When we were done, I saw Corey again.

“Okay, I just talked to Demitri.”

“Great, is he coming?”

“He said he’s got to think about it.”

Yet another glitch. “What? He better fucking think about it.”

“Ha ha! That’s what he told me...”

Five minutes later Demitri calls back and agrees to bring the bread. I am relieved. Corey explains to me the whole bond thing, which I still don’t understand except for that I don’t have to pay him the full $500 bail as long as I show up for court. If I don’t show up he has the right to hunt me down and beat me severely. I think he would just ask for the money, really, but I’m not missing court for shit.

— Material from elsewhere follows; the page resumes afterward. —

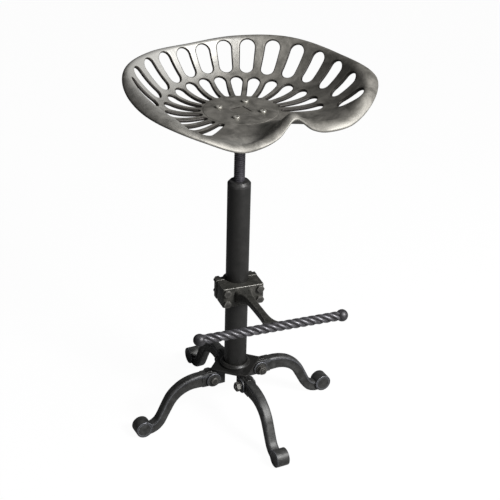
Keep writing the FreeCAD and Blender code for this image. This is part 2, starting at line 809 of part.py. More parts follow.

It is Corey who walks me past all the locked doors of the jail and into the parking lot. He asks what I did and says I should get an honest job and not fuck around. I explain that in two weeks I’m moving down to the beach in a Winnebago, I just lost my job, and there’s no time for another one. He says I need to give him my address when I move. “Why? So you can kick my ass if I miss court?”